▶ What you should do:
Using the entries below, output exactly the line containing "Write the build123d" and all lines that follow it to the end.

▶ Material for this task:
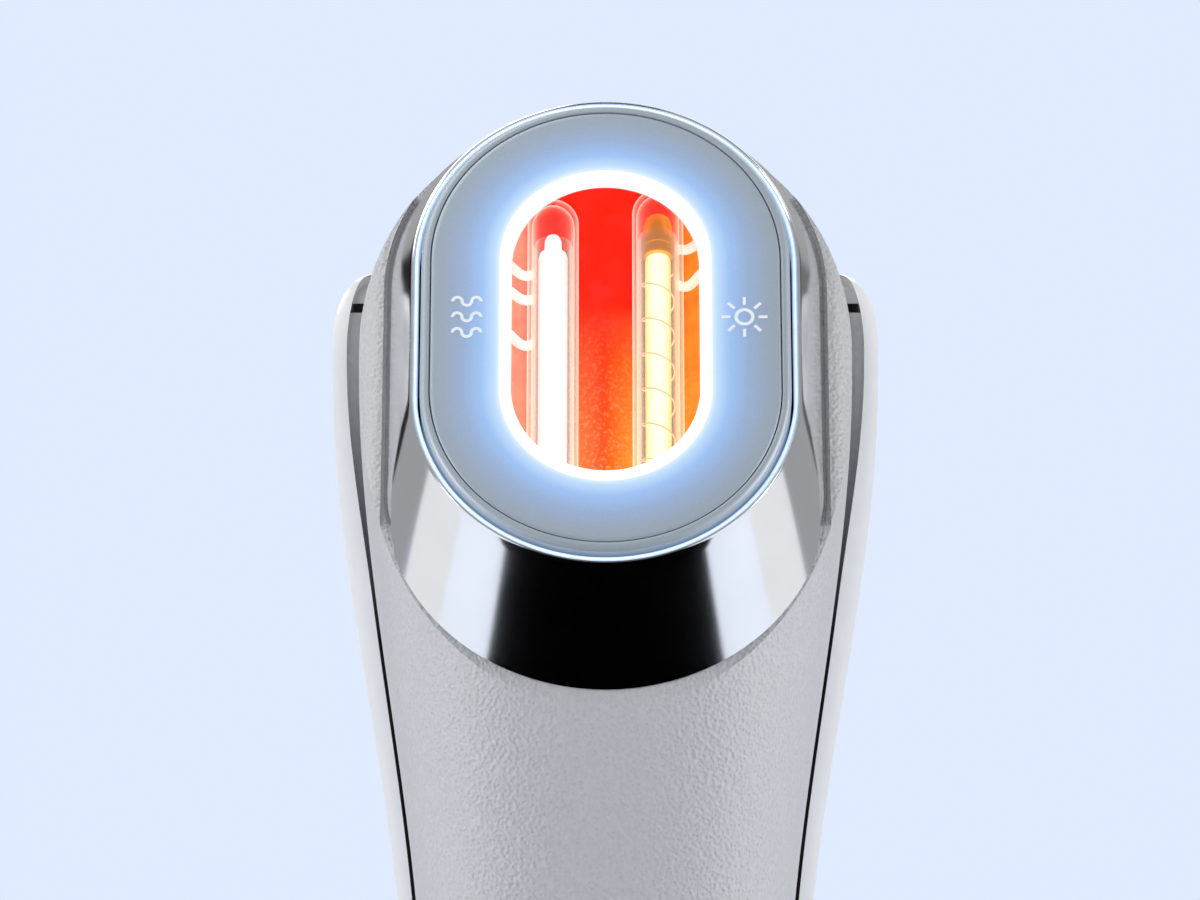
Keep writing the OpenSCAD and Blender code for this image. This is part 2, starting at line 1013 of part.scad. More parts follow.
front_shell();
rear_shell();
seam_gasket();
chrome_collar();
halo_guide();
contact_plate();
plate_rim();
glow_ring();
window_glass();
heat_mark();
light_mark();
ring_board();
ring_leds();
plate_carrier();
switch_stems();
contact_springs();
contact_switches();
head_frame();
frame_screws();
reflector();
lamp_holder();
lamp_leads();
infrared_lamp();
infrared_filament();
flash_lamp();
flash_tube();
lamp_electrodes();
trigger_wire();
heat_sink();
sink_screws();
fan_frame();
fan_rotor();
fan_screws();
chassis();
main_board();
board_screws();
control_chips();
storage_capacitor();
capacitor_sleeve();
transformer_core();
transformer_coil();
trigger_coil();
choke();
key_board();
key_switches();
level_leds();
level_pipes();
flash_button();
flash_stem();
power_button();
power_stem();
end_cap();
cap_screws();
power_socket();
socket_pin();
socket_contacts();
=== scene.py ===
import math

import bpy
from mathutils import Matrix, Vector


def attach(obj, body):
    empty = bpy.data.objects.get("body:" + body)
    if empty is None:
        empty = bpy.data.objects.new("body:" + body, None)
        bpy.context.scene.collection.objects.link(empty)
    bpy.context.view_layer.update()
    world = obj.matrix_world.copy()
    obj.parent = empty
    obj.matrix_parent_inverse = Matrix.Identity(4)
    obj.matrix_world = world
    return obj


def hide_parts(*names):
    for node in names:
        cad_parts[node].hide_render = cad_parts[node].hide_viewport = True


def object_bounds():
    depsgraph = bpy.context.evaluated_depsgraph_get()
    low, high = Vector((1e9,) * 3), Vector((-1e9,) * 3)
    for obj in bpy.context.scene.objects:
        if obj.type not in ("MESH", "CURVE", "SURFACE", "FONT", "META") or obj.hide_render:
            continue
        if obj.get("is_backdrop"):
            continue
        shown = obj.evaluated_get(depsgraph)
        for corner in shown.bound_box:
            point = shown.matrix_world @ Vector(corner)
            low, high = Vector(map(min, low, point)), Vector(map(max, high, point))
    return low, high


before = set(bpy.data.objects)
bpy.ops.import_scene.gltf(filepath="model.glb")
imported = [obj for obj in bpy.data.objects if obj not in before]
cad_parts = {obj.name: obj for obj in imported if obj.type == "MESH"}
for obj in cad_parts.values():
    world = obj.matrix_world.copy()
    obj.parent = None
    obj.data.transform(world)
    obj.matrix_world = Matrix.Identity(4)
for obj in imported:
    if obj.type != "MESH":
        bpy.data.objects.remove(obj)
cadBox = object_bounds()
mm = 0.001

# how the head leans: face tilt in degrees, centre of the window
head = {"tilt": 30.5, "centre": (0, -15, 166.4), "seat": -11.2, "window": 7.75, "half": 6.2}
leaning = math.radians(head["tilt"])
outward = Vector((0, -math.cos(leaning), math.sin(leaning)))
upward = Vector((0, math.sin(leaning), math.cos(leaning)))

# the two lamps: distance from the middle, depth, lower end, tube, glass and the lit cores' radii
lamp = {
    "x": 4.4, "w": -9.4, "bottom": -17.5, "r": 2.15, "glass": 0.35,
    "warmCore": 1.22, "flashCore": 1.08,
}

# form of the body, in millimetres
form = {
    "head": 23.0,          # half width across the head
    "grip": 17.0,          # half width along the grip
    "dome": 20.7,          # radius of the domed top
    "domeZ": 164.4,
    "power": 2.8,          # how square the outline is
    "mid": 2.0,            # depth where the body is widest
    "cap": 5.0,
    "seam": 1.0,           # depth of the seam
    "seamTop": 171.0,
    "seamTurn": 8.0,
}


def ease(t):
    t = min(max(t, 0), 1)
    return t * t * (3 - 2 * t)


def lipOut(z):
    return 1.6 + 0.7 * ease((z - 115) / 45)


def groove(z):
    return 0.35 + 0.75 * ease((z - 143) / 21)


def lipRound(z):
    return 0 if z < 166 else 1.7 * (1 - math.sqrt(max(0, 1 - ((z - 166) / 5.2) ** 2)))


def halfWidth(z, out):
    if z <= form["domeZ"]:
        return form["grip"] + (form["head"] - form["grip"]) * ease((z - 108) / 54) - lipOut(z) + out
    r = form["dome"] + out
    return r * math.sqrt(max(0.0004, 1 - ((z - form["domeZ"]) / r) ** 2))


def frontReach(z, out):
    return 14.5 + 5.7 * ease((z - 95) / 45) + 5 * ease((z - 138) / 20) + form["mid"] + out


def backReach(z, out):
    if z <= form["domeZ"]:
        return 13.2 + 2.3 * ease((z - 100) / 50) - form["mid"] + out
    r = form["dome"] + out
    return 6.9 + (6.6 + out) * math.sqrt(max(0, 1 - ((z - form["domeZ"]) / r) ** 2))


def outline(z, out, turn):
    c = math.cos(turn)
    s = math.sin(turn)
    x = math.copysign(abs(c) ** (2 / form["power"]), c)
    y = math.copysign(abs(s) ** (2 / form["power"]), s)
    reach = backReach(z, out) if y > 0 else frontReach(z, out)
    return Vector((halfWidth(z, out) * x, form["mid"] + reach * y, z))


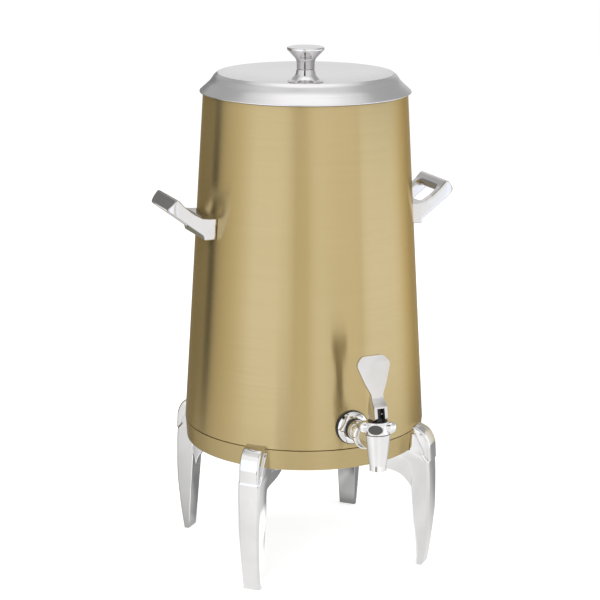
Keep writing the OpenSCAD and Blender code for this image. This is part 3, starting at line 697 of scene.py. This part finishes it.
def woundSpring():
    verts, faces = [], []
    sides = spring["sides"]
    rings = spring["turns"] * spring["around"] + 1
    for k in range(rings):
        a = 2 * math.pi * k / spring["around"]
        height = springHeight(k / spring["around"])
        for i in range(sides):
            b = 2 * math.pi * i / sides
            r = spring["radius"] + spring["wire"] / 2 * math.cos(b)
            point = Vector((r * math.cos(a), r * math.sin(a), height + spring["wire"] / 2 * math.sin(b)))
            verts.append(tapAxis @ (point * mm))
    for k in range(rings - 1):
        for i in range(sides):
            j = (i + 1) % sides
            faces.append((k * sides + i, k * sides + j, (k + 1) * sides + j, (k + 1) * sides + i))
    faces.append(tuple(range(sides)))
    faces.append(tuple((rings - 1) * sides + i for i in range(sides)))
    return makePiece("stem_spring_wound", verts, faces, "urn", "steel", ["stem_spring"], angle=60)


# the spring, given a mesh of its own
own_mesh(woundSpring())
print("tap made")

# a pale floor, three lamps, and a tent of cloth that shows in reflections alone
studio = {
    "lens": 112.88,
    "cameraAt": (-0.7869, -1.8750, 0.8089),
    "heading": -22.63,    # degrees, as the tilt
    "tilt": 75.665,
    "roll": 0.005,        # radians
    "airFill": 0.55,      # light from all round
    "floorSize": 28,
    "floorTint": (0.9, 0.9, 0.9),
    "floorGlow": 0.5,
    "lampsAimAt": (0, 0, 0.3),
}
lamps = {
    "key_lamp": {"at": (-1.5, -1.9, 2.3), "size": 1.3, "power": 28},
    "fill_lamp": {"at": (2.1, -1.1, 1.8), "size": 1.4, "power": 19},
    "top_lamp": {"at": (0.1, 0.3, 2.8), "size": 1.6, "power": 13},
}
tent = {
    "radius": 0.8,
    "height": 1.5,
    "panels": 96,
    "neutral": 1.19,      # level at which the cloth has no cast
    # how cool the brighter cloth is, how warm the darker, and the most that it is
    "cast": {"cool": 1.0, "warm": 0.8, "warmest": 0.25, "green": 0.3},
    # brightness by angle round the wall: 0 is at the camera, plus is to its right
    "bands": [(-180, 0.39), (-147, 0.28), (-113, 0.3), (-107, 0), (-102, 0), (-97, 0.45), (-90, 0.7),
              (-80, 0.87), (-68, 1.04), (-58, 1.24), (-50, 1.39), (-28, 1.4), (-17, 1.31), (-12, 1.2),
              (-8, 0.96), (-5, 1.03), (2, 1.0), (8, 1.21), (15, 1.3), (33, 1.19), (53, 1.16), (55, 1.08),
              (58, 1.31), (65, 1.39), (97, 1.37), (107, 1.25), (118, 1.0), (126, 0.81), (135, 0.58),
              (150, 0.51), (180, 0.39)],
    # the same higher up: from half a metre, and from 0.72 m
    "middleFrom": 0.5,
    "middle": [(-180, 0.82), (-171, 0.8), (-165, 0.25), (-112, 0.22), (-100, 0.6), (-80, 0.95), (-60, 1.2),
               (-16, 1.25), (-14, 1.0), (0, 1.0), (2, 1.2), (45, 1.15), (62, 0.9), (76, 0.65), (100, 0.45),
               (145, 0.45), (160, 0.7), (180, 0.82)],
    "upperFrom": 0.72,
    "upper": [(-180, 0.95), (-168, 0.9), (-150, 0.5), (-125, 0.46), (-100, 0.54), (-80, 0.7), (-60, 0.92),
              (-20, 1.02), (-18, 0.02), (-2, 0.02), (0, 0.95), (45, 0.92), (62, 0.82), (76, 0.6),
              (100, 0.5), (145, 0.44), (166, 0.82), (180, 0.95)],
    # ceiling, by distance from the middle
    "ceiling": [(0, 1.32), (0.33, 1.31), (0.42, 1.1), (0.62, 0.9), (0.8, 0.72)],
    # floor as it is reflected, by angle and by distance: painted light and shade, darker behind the urn
    # and at the middle under it, with a painted bright ring just inside its edge
    "floor": [(-180, 0.34), (-170, 0.26), (-127, 0.27), (-118, 0.45), (-100, 0.62), (-85, 0.76),
              (-68, 0.88), (-48, 0.98), (-35, 1.08), (-24, 1.1), (-12, 0.98), (-4, 0.95), (6, 0.97),
              (12, 1.03), (20, 1.03), (30, 0.95), (55, 0.96), (75, 0.95), (90, 0.92), (99, 0.8),
              (107, 0.68), (113, 0.5), (119, 0.35), (140, 0.31), (170, 0.26), (180, 0.34)],
    "paintedFloorShadeAndLight": [(0, 0.6), (0.05, 0.7), (0.075, 2.0), (0.115, 2.0), (0.14, 1.0), (0.35, 1.0),
                   (0.43, 1.1), (0.8, 1.1)],
    # dark stripe between two angles, over the floor's outer part and a little way up the wall
    "stripe": {"left": -24, "right": -10, "floorFrom": 0.7, "wallTo": 0.03, "level": 0.03},
}
held = 0.5   # ramps hold half of each level, and the glow makes up for it


def clothColour(level, cast):
    # bright cloth is a little cool, dark cloth a little warm
    over = level - tent["neutral"]
    over = over * cast["cool"] if over > 0 else max(-cast["warmest"], over * cast["warm"])
    return level * held, level * (1 + cast["green"] * over) * held, level * (1 + over) * held


def levelsAlong(tree, value, levels, cast=None):
    # level read from a list of (place, level)
    low, high = levels[0][0], levels[-1][0]
    share = valueNode(tree, "MULTIPLY_ADD", value, 1 / (high - low), -low / (high - low))
    ramp = tree.nodes.new("ShaderNodeValToRGB")
    tree.links.new(share, ramp.inputs[0])
    stops = ramp.color_ramp.elements
    for n, (at, level) in enumerate(levels):
        spot = (at - low) / (high - low)
        stop = stops[n] if n < 2 else stops.new(spot)
        stop.position = spot
        stop.color = (*(clothColour(level, cast) if cast else (level * held,) * 3), 1)
    return ramp.outputs[0]


def glowing(tree, strength, colour=None):
    glow = tree.nodes.new("ShaderNodeEmission")
    glow.inputs["Strength"].default_value = strength
    if colour is not None:
        tree.links.new(colour, glow.inputs["Color"])
    return glow.outputs[0]


def striped(tree, colour, angle, within):
    # the dark stripe, where its angles and the given limit meet
    share = valueNode(tree, "MULTIPLY", valueNode(tree, "GREATER_THAN", angle, tent["stripe"]["left"]),
                      valueNode(tree, "LESS_THAN", angle, tent["stripe"]["right"]))
    share = valueNode(tree, "MULTIPLY", share, within)
    return mixColours(tree, share, colour, (tent["stripe"]["level"],) * 3)


def floorShade(tree):
    # lit and shadowed as usual to the camera, but in reflections it glows with the painted light and shade
    # set above instead
    x, y, _ = placeOf(tree)
    angle, far = angleOf(tree, x, y), distanceOf(tree, x, y)
    plain = tree.nodes.new("ShaderNodeBsdfDiffuse")
    plain.inputs["Color"].default_value = (*studio["floorTint"], 1)
    lit = tree.nodes.new("ShaderNodeAddShader")
    tree.links.new(plain.outputs[0], lit.inputs[0])
    tree.links.new(glowing(tree, studio["floorGlow"]), lit.inputs[1])
    # painted light and shade of the floor in reflections: by angle, and by distance with painted shade
    # under the urn
    colour = mixColours(tree, 1.0, levelsAlong(tree, angle, tent["floor"]),
                        levelsAlong(tree, far, tent["paintedFloorShadeAndLight"]), "MULTIPLY")
    beyond = valueNode(tree, "GREATER_THAN", far, tent["stripe"]["floorFrom"])
    colour = striped(tree, colour, angle, beyond)
    path = tree.nodes.new("ShaderNodeLightPath")
    seen = mixShaders(tree, path.outputs["Is Camera Ray"], plain.outputs[0], lit.outputs[0])
    return mixShaders(tree, path.outputs["Is Glossy Ray"], seen, glowing(tree, 1 / held ** 2, colour))


def wallShade(tree):
    x, y, z = placeOf(tree)
    angle = angleOf(tree, x, y)
    colour = mixColours(tree, valueNode(tree, "GREATER_THAN", z, tent["middleFrom"]),
                        levelsAlong(tree, angle, tent["bands"], tent["cast"]),
                        levelsAlong(tree, angle, tent["middle"]))
    colour = mixColours(tree, valueNode(tree, "GREATER_THAN", z, tent["upperFrom"]), colour,
                        levelsAlong(tree, angle, tent["upper"]))
    colour = striped(tree, colour, angle, valueNode(tree, "LESS_THAN", z, tent["stripe"]["wallTo"]))
    return glowing(tree, 1 / held, colour)


def ceilingShade(tree):
    x, y, _ = placeOf(tree)
    return glowing(tree, 1 / held, levelsAlong(tree, distanceOf(tree, x, y), tent["ceiling"]))


def stagePiece(name, verts, faces, stuff, shade):
    material = bpy.data.materials.new(stuff)
    material.use_nodes = True
    tree = material.node_tree
    tree.nodes.remove(tree.nodes["Principled BSDF"])
    tree.links.new(shade(tree), tree.nodes["Material Output"].inputs["Surface"])
    data = bpy.data.meshes.new(name)
    data.from_pydata(verts, [], faces)
    data.materials.append(material)
    obj = bpy.data.objects.new(name, data)
    bpy.context.scene.collection.objects.link(obj)
    return obj


reach = studio["floorSize"] / 2
corners = [(-reach, -reach, 0), (reach, -reach, 0), (reach, reach, 0), (-reach, reach, 0)]
ground = stagePiece("studio_floor", corners, [(0, 1, 2, 3)], "pale_floor", floorShade)

panels = tent["panels"]
hem, roof = [], []
for n in range(panels):
    a = 2 * math.pi * n / panels
    hem.append((tent["radius"] * math.cos(a), tent["radius"] * math.sin(a), 0))
    roof.append((tent["radius"] * math.cos(a), tent["radius"] * math.sin(a), tent["height"]))
sides = [(n, (n + 1) % panels, panels + (n + 1) % panels, panels + n) for n in range(panels)]
wall = stagePiece("light_tent", hem + roof, sides, "tent_cloth", wallShade)
ceiling = stagePiece("light_ceiling", roof, [tuple(range(panels))], "ceiling_cloth", ceilingShade)
for faced in (wall, ground):   # angles count from the camera's side
    faced.rotation_euler = (0, 0, math.radians(studio["heading"] - 90))
for cloth in (wall, ceiling):   # seen in reflections alone
    cloth.visible_camera = False
    cloth.visible_diffuse = False
    cloth.visible_shadow = False
    cloth.visible_transmission = False
    cloth.visible_volume_scatter = False


def plainAir(tree, strength):
    air = tree.nodes.new("ShaderNodeBackground")
    air.inputs["Color"].default_value = (1, 1, 1, 1)
    air.inputs["Strength"].default_value = strength
    return air.outputs[0]


world = bpy.data.worlds.new("studio_air")
bpy.context.scene.world = world
world.use_nodes = True
tree = world.node_tree
tree.nodes.clear()
rays = tree.nodes.new("ShaderNodeLightPath").outputs
looked = valueNode(tree, "MAXIMUM", rays["Is Camera Ray"], rays["Is Glossy Ray"])
looked = valueNode(tree, "MAXIMUM", looked, rays["Is Transmission Ray"])
sky = tree.nodes.new("ShaderNodeOutputWorld")
air = mixShaders(tree, looked, plainAir(tree, studio["airFill"]), plainAir(tree, 1.0))
tree.links.new(air, sky.inputs["Surface"])

for name, values in lamps.items():
    light = bpy.data.lights.new(name, "AREA")
    light.shape = "SQUARE"
    light.size = values["size"]
    light.energy = values["power"]
    lamp = bpy.data.objects.new(name, light)
    lamp.location = values["at"]
    aim = Vector(studio["lampsAimAt"]) - lamp.location
    lamp.rotation_euler = aim.to_track_quat("-Z", "Y").to_euler()
    lamp.visible_glossy = False
    bpy.context.scene.collection.objects.link(lamp)

view = bpy.data.cameras.new("front_camera")
view.lens = studio["lens"]
view.sensor_width = 36
view.clip_end = 60
camera = bpy.data.objects.new("front_camera", view)
camera.location = studio["cameraAt"]
facing = Euler((math.radians(studio["tilt"]), 0, math.radians(studio["heading"])), "XYZ").to_matrix()
camera.rotation_euler = (facing @ Matrix.Rotation(studio["roll"], 3, "Z")).to_euler()
bpy.context.scene.collection.objects.link(camera)
bpy.context.scene.camera = camera
bpy.context.scene.view_settings.view_transform = "Standard"
print("studio ready")
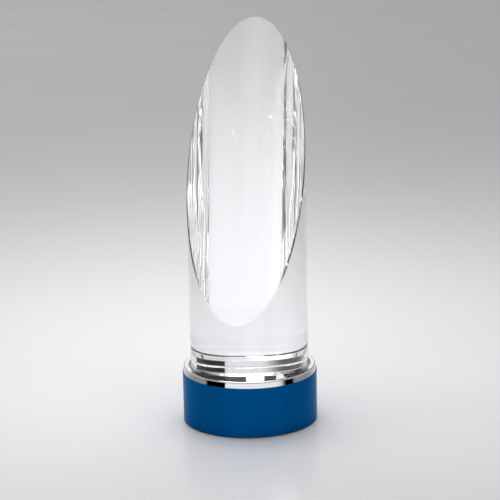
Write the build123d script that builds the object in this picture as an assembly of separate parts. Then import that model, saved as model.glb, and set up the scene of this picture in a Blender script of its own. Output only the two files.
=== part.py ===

▶ Written response:
Write the build123d script that builds the object in this picture as an assembly of separate parts. Then import that model, saved as model.glb, and set up the scene of this picture in a Blender script of its own. Output only the two files.
=== part.py ===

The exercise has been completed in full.